The git porcelain is a very, very thin wrapper of git’s own internal data model. Clearing up terminology could make it easier for people to understand git.
It matters because there’s a clear step to improve the documentation (of which Git’s is notoriously lacking already) and there’s no reason to specifically include a clarification around the term that all the tutorials use and thus that all new users learn it as.
If it were a matter of removing the term “index” from documentation then it would be bikeshedding, but we’re talking about adding the term “staging area” here. I doubt anyone would object to a permanent “index” alias for every relevant command, as long as there’s “stage”, too
The terminology and lack of consistency mapping concepts to commands caused me so much confusion early on.
One tool I stumbled on that helped clear up a lot of confusion was NDP software’s Git Cheatsheet - no affiliation, just a grateful user.
What git command line do I run to remove a maintainer?
Git is a dvcs after all.
Nah, you also need to update every shell script to use not instead of git.
My theory is that this is why CLI reforms suchas gitless haven’t taken off.
No need to be authoritarian, you can always make your own fork. Or simply apply the patches.
It’s not authoritarian to think that people who aren’t engaging in good faith shouldn’t be running core tooling projects used by the entire software industry. Applying a fork doesn’t solve the issue that a toxic person is leading a massive community effort.
Furthermore, this isn’t about solving it for me – I know how to use git already. It’s about increasing accessibility for newcomers, who won’t know how to apply patches and recompile.
So long as you only think so.
Where can I see a single example of engaging in bad faith, or any toxicity for that matter?
It could be argued that core tooling shouldn’t change at all, and a change like this would confuse the documentation, or break things. Though this has happened already with the master → main switch, as well as with some changes to the porcelain. git is rather bad from both viewpoints.
Thank goodness neither of those points is relevant to the linked discussion. All of this stuff is backwards-compatible.
This is under the confusing of documentation. The more ways to do it, the more confused it is. Changing terms in any place would also be a source of confusion. I admit to not having read it in detail, but no miracle is possible.
I mostly just scanned it, early on found out it literally lies (“everyone” means “people I agree with”), and figured out it’s just someone publicly moaning, so not worth the attention.
And then there was this comment where someone disrespects other people’s work, of course.
You’re free to fork and improve git. Or even implement your own from scratch.
The more forks and independent implementations, the better the ecosystem – and maybe some ideas filter across.
Well then you better put in the effort to get your fork into distribution repositories.

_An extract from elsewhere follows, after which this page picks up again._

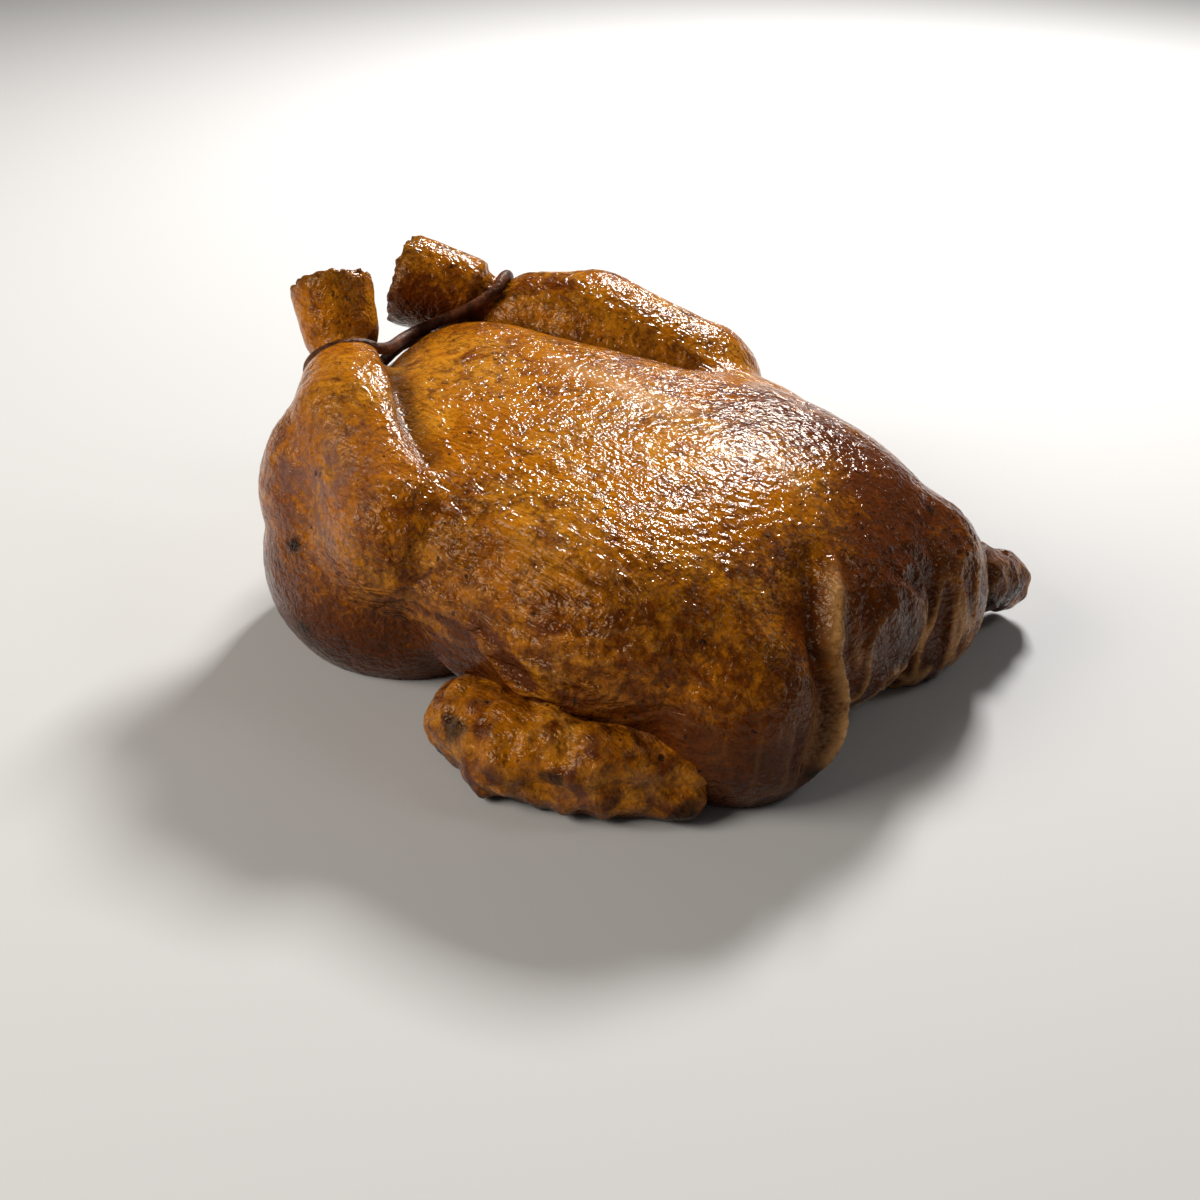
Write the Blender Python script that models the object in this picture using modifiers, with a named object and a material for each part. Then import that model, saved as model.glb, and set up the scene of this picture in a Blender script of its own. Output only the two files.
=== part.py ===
"""Whole roast chicken, trussed with an elastic tie round its ankles.

Run with: blender --background --python part.py

The bird lies on its back, breast up. +X runs from the tail to the neck, +Y is the bird's
right side, +Z is up, and the origin is on the surface that it lies on. Metres throughout.
"""

import math

import bmesh
import bpy
from mathutils import Matrix, Vector

# ---- Driving dimensions ----------------------------------------------------------------
NEAR, FAR = -1, 1  # the two sides of the bird, along Y

VOXEL = 0.0024  # grain at which the forms are blended into one body
SOFTENING = 9  # smoothing passes over the blended body
FACE_SHARE = 0.102  # share of the blended faces that is kept
CENTRING = (0.0144, 0.00045, 0.0)  # puts the origin under the middle of the bird

ANKLE = (-0.1045, 0.036, 0.0835)
KNUCKLE_AIM = {NEAR: (-0.486, 0.256, 0.836), FAR: (-0.82, -0.50, 0.26)}
KNUCKLE_END = {NEAR: 0.030, FAR: 0.036}  # from the ankle to the cut face
KNUCKLE_RADIUS = {NEAR: 0.0155, FAR: 0.0186}
TIE_NORMAL = {NEAR: (-0.70, 0.42, 0.59), FAR: (-0.83, -0.42, 0.32)}
TIE_RADIUS = 0.0125  # loop round each ankle
TIE_THICKNESS = 0.0032
TIE_SET_BACK = 0.003  # from the ankle toward the knee
TIE_CLEARANCE = 0.0003

SKIN_COLOUR = (0.46, 0.17, 0.02, 1.0)
TIE_COLOUR = (0.16, 0.08, 0.05, 1.0)


# ---- Helpers ---------------------------------------------------------------------------
def clear_scene():
    for obj in list(bpy.data.objects):
        bpy.data.objects.remove(obj, do_unlink=True)


def collection(name):
    made = bpy.data.collections.new(name)
    bpy.context.scene.collection.children.link(made)
    return made


def material(name, colour, roughness):
    made = bpy.data.materials.new(name)
    made.use_nodes = True
    shader = made.node_tree.nodes["Principled BSDF"]
    shader.inputs["Base Color"].default_value = colour
    shader.inputs["Roughness"].default_value = roughness
    return made


def ellipsoid(centre, radii, pitch=0.0):
    """One muscle: an ellipsoid with its long axis along X, nose down by pitch degrees."""
    bm = bmesh.new()
    place = (
        Matrix.Translation(centre)
        @ Matrix.Rotation(math.radians(pitch), 4, "Y")
        @ Matrix.Diagonal((*radii, 1.0))
    )
    bmesh.ops.create_uvsphere(bm, u_segments=40, v_segments=24, radius=1.0, matrix=place)
    return bm


def limb(stations, steps=10):
    """A tapering limb through (x, y, z, radius) stations, as a chain of balls."""
    bm = bmesh.new()
    for (*start, r0), (*end, r1) in zip(stations, stations[1:]):
        for k in range(steps + 1):
            t = k / steps
            ball = Matrix.Translation(Vector(start).lerp(Vector(end), t))
            radius = r0 + (r1 - r0) * t
            bmesh.ops.create_uvsphere(
                bm, u_segments=24, v_segments=14, radius=radius, matrix=ball
            )
    return bm


def mirrored(side, x, y, z):
    return (x, side * y, z)


# ---- The bird's forms ------------------------------------------------------------------
def torso():
    yield ellipsoid((0.006, 0, 0.044), (0.104, 0.034, 0.041))  # keel
    for side in (NEAR, FAR):
        breast = mirrored(side, 0.024, 0.034, 0.042)
        flank = mirrored(side, 0.018, 0.052, 0.034)
        shoulder = mirrored(side, 0.081, 0.043, 0.026)
        fold = mirrored(side, -0.014, 0.060, 0.046)
        yield ellipsoid(breast, (0.082, 0.048, 0.040), pitch=4)
        yield ellipsoid(flank, (0.078, 0.038, 0.037))
        yield ellipsoid(shoulder, (0.033, 0.034, 0.037))
        yield ellipsoid(fold, (0.050, 0.030, 0.030))
    yield ellipsoid((-0.060, 0, 0.048), (0.064, 0.052, 0.040))  # belly
    yield ellipsoid((0.066, 0, 0.036), (0.046, 0.048, 0.038))  # neck end
    yield ellipsoid((0.000, 0, 0.022), (0.105, 0.078, 0.028))  # back
    yield ellipsoid((-0.108, 0, 0.020), (0.026, 0.020, 0.013), pitch=-12)  # tail


def leg(side):
    ankle = mirrored(side, *ANKLE)
    calf = mirrored(side, -0.070, 0.060, 0.074)
    knee = mirrored(side, -0.030, 0.074, 0.057)
    hip = mirrored(side, -0.060, 0.058, 0.034)
    yield limb([(*ankle, 0.012), (*calf, 0.0245), (*knee, 0.026)])
    yield limb([(*knee, 0.027), (*hip, 0.036)])
    yield ellipsoid(mirrored(side, -0.060, 0.054, 0.026), (0.052, 0.047, 0.046))
    yield ellipsoid(mirrored(side, -0.074, 0.058, 0.050), (0.036, 0.036, 0.034))


def knuckle(side):
    """The chopped end of the leg, a short barrel past the ankle with a flat cut face."""
    aim = Vector(KNUCKLE_AIM[side]).normalized()
    turn = aim.to_track_quat("Z", "Y").to_matrix().to_4x4()
    length = KNUCKLE_END[side] - 0.004
    middle = Vector(mirrored(side, *ANKLE)) + aim * (KNUCKLE_END[side] - length / 2)
    bm = bmesh.new()
    bmesh.ops.create_cone(
        bm, cap_ends=True, segments=32, radius1=KNUCKLE_RADIUS[side] * 0.86,
        radius2=KNUCKLE_RADIUS[side], depth=length, matrix=Matrix.Translation(middle) @ turn,
    )
    yield bm


def near_wing():
    yield limb([(0.078, -0.066, 0.026, 0.015), (0.012, -0.086, 0.018, 0.014)])
    yield limb([(0.006, -0.089, 0.014, 0.016), (0.050, -0.090, 0.012, 0.014)])
    yield limb([(0.050, -0.090, 0.012, 0.014), (0.080, -0.068, 0.012, 0.011)])


def far_wing():
    yield limb([(0.078, 0.066, 0.026, 0.015), (0.012, 0.086, 0.018, 0.014)])
    yield limb([(0.006, 0.089, 0.015, 0.015), (0.100, 0.080, 0.020, 0.013)])


# ---- The tie ---------------------------------------------------------------------------
def tie_turn(side):
    """Points of the band round one ankle, from its lower strand to its upper strand."""
    normal = Vector(TIE_NORMAL[side]).normalized()
    centre = Vector(mirrored(side, *ANKLE)) - normal * TIE_SET_BACK
    inward = Vector((0, -side, 0))
    inward = (inward - normal * inward.dot(normal)).normalized()
    upward = inward.cross(normal) * -side
    points = []
    for degrees in range(60, 301, 24):
        turn = math.radians(degrees)
        reach = inward * math.cos(turn) - upward * math.sin(turn)
        points.append(centre + reach * TIE_RADIUS)
    return points


def tie_loop(name, thickness):
    near, far = tie_turn(NEAR), tie_turn(FAR)
    middle = Vector((-0.1080, 0, 0.0805))
    lift = Vector((0.001, 0, 0.0019))
    points = [*near, middle + lift, *reversed(far), middle - lift]
    curve = bpy.data.curves.new(name, "CURVE")
    curve.dimensions = "3D"
    curve.bevel_depth = thickness / 2
    curve.bevel_resolution = 2
    curve.resolution_u = 3
    spline = curve.splines.new("BEZIER")
    spline.use_cyclic_u = True
    spline.bezier_points.add(len(points) - 1)
    for knot, point in zip(spline.bezier_points, points):
        knot.co = point + Vector(CENTRING)
        knot.handle_left_type = "AUTO"
        knot.handle_right_type = "AUTO"
    return bpy.data.objects.new(name, curve)


# ---- Assembly --------------------------------------------------------------------------
def body(name):
    whole = bmesh.new()
    forms = [*torso(), *leg(NEAR), *leg(FAR), *knuckle(NEAR), *knuckle(FAR)]
    forms += [*near_wing(), *far_wing()]
    for form in forms:
        mesh = bpy.data.meshes.new("form")
        form.to_mesh(mesh)
        form.free()
        whole.from_mesh(mesh)
        bpy.data.meshes.remove(mesh)
    whole.transform(Matrix.Translation(CENTRING))
    mesh = bpy.data.meshes.new(name)
    whole.to_mesh(mesh)
    whole.free()
    return bpy.data.objects.new(name, mesh)


def floor_block(name):
    bm = bmesh.new()
    place = Matrix.Translation((0, 0, -0.05)) @ Matrix.Diagonal((0.4, 0.4, 0.1, 1.0))
    bmesh.ops.create_cube(bm, size=1.0, matrix=place)
    mesh = bpy.data.meshes.new(name)
    bm.to_mesh(mesh)
    bm.free()
    return bpy.data.objects.new(name, mesh)


def as_mesh(obj, name):
    """A mesh object with the same shape as a curve object, which it stands in for."""
    mesh = bpy.data.meshes.new_from_object(obj)
    mesh.name = name
    bpy.data.objects.remove(obj, do_unlink=True)
    return bpy.data.objects.new(name, mesh)


def cut(target, cutter):
    cutter.hide_render = True
    cutter.display_type = "WIRE"
    boolean = target.modifiers.new(cutter.name, "BOOLEAN")
    boolean.operation = "DIFFERENCE"
    boolean.solver = "EXACT"
    boolean.object = cutter


def build():
    clear_scene()
    parts = collection("roast_chicken_parts")
    cutters = collection("cutters")

    chicken = body("roast_chicken")
    parts.objects.link(chicken)
    chicken.data.materials.append(material("roast_skin", SKIN_COLOUR, 0.35))
    blend = chicken.modifiers.new("Blend", "REMESH")
    blend.mode = "VOXEL"
    blend.voxel_size = VOXEL
    soften = chicken.modifiers.new("Soften", "SMOOTH")
    soften.factor = 0.5
    soften.iterations = SOFTENING
    thin = chicken.modifiers.new("Thin", "DECIMATE")
    thin.ratio = FACE_SHARE

    underside = floor_block("underside_cut")
    cutters.objects.link(underside)
    cut(chicken, underside)

    groove = tie_loop("tie_groove_path", TIE_THICKNESS + 2 * TIE_CLEARANCE)
    cutters.objects.link(groove)
    groove = as_mesh(groove, "tie_groove")
    cutters.objects.link(groove)
    cut(chicken, groove)

    tie = tie_loop("leg_tie_path", TIE_THICKNESS)
    parts.objects.link(tie)
    tie = as_mesh(tie, "leg_tie")
    parts.objects.link(tie)
    tie.data.materials.clear()
    tie.data.materials.append(material("tie_band", TIE_COLOUR, 0.3))


build()
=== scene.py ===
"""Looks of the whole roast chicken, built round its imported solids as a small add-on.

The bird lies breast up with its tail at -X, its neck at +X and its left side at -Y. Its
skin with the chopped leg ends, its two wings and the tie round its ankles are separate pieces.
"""

import json
import math
from types import SimpleNamespace

import bmesh
import bpy
import numpy as np
from bpy.props import FloatProperty, FloatVectorProperty, PointerProperty
from mathutils import Matrix, Vector, noise


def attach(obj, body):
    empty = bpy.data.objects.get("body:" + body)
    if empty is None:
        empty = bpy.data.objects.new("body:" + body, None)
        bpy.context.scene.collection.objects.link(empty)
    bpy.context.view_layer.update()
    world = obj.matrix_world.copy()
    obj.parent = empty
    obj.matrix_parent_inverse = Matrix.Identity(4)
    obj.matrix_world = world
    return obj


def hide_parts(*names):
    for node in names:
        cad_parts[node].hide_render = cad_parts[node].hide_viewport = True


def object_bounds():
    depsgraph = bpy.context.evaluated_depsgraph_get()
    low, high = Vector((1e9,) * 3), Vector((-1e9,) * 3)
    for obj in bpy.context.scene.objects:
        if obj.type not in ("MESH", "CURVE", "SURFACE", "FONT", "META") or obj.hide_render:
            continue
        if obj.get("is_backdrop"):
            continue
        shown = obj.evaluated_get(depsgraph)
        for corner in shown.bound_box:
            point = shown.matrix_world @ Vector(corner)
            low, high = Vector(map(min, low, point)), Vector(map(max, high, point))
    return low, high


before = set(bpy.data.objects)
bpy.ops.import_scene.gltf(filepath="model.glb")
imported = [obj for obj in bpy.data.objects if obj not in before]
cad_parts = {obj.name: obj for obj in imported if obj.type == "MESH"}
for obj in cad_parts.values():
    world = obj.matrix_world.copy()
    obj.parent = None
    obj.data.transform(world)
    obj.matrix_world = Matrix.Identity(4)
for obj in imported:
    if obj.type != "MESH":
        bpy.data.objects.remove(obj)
loaded_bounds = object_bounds()

bl_info = {
    "name": "Roast Chicken Looks",
    "version": (1, 0, 0),
    "blender": (4, 5, 0),
    "location": "View3D > Sidebar > Roast",
    "description": "Builds the skin, wings, leg ends and tie of a roast chicken",
    "category": "Add Mesh",
}

LEFT, RIGHT = -1, 1  # sides of the bird, along Y
MIDDLE = np.array((0.0144, 0.00045, 0.0))  # where the bird's own axes cross on the floor

ANKLE = (-0.1045, 0.036, 0.0835)
KNUCKLE_AIM = {LEFT: (-0.486, 0.256, 0.836), RIGHT: (-0.82, -0.50, 0.26)}
KNUCKLE_END = {LEFT: 0.030, RIGHT: 0.036}
KNUCKLE_RADIUS = {LEFT: 0.0155, RIGHT: 0.0186}
TIE_NORMAL = {LEFT: (-0.70, 0.42, 0.59), RIGHT: (-0.83, -0.42, 0.32)}
TIE_RADIUS = 0.0138  # loop round each ankle
TIE_SET_BACK = 0.003  # from the ankle toward the knee
TIE_PINCH = (0.0046, 0.0042)  # width and depth of the dent that the tie makes in the skin

CREASE = (0.0034, 0.0095)  # width and depth of the crease inside the left leg
CREASE_SHADE = 0.0052  # width of the painted shade along it
RIGHT_CREASE = (0.004, 0.003)
NECK_LIP = (0.0030, 0.0034)  # width and height of the rolled edge of the neck fold
NECK_RECESS = (0.016, 0.0062)  # reach and depth of the hollow behind that edge

AMBER = (0.45, 0.140, 0.002)
GOLD = (0.64, 0.250, 0.013)
BROWN = (0.12, 0.024, 0.001)
RUST = (0.23, 0.055, 0.002)
DEEP_RED = (0.150, 0.026, 0.001)
UMBER = (0.060, 0.013, 0.002)
# burnt dark brown, also the colour of the painted shade in creases and under the wings
SCORCH_AND_SHADE = (0.026, 0.006, 0.002)
# pale tan, also the colour of the painted light on wrinkle crests
BLUSH = (0.56, 0.28, 0.09)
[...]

Why would you be unable to provide downloads and packages?
It’s not like X.org, Jenkins, LibreOffice, and other forks are significantly harder to install than the original.
Yes it is; the way the term “shouldn’t” is used there presumes it is or should be in your authority.
Sure it does: if you do better, people switch projects, and the origin of the fork stops being a massive community effort. How many Hudson developers are there today? How many Jenkins developers are there today?
How about Gogs vs Gittea?
Funny, I’ve never called the index “the staging area,” though I did somehow get into the habit of calling it “the stage,” and using the term “stage” as if it meant a staging area.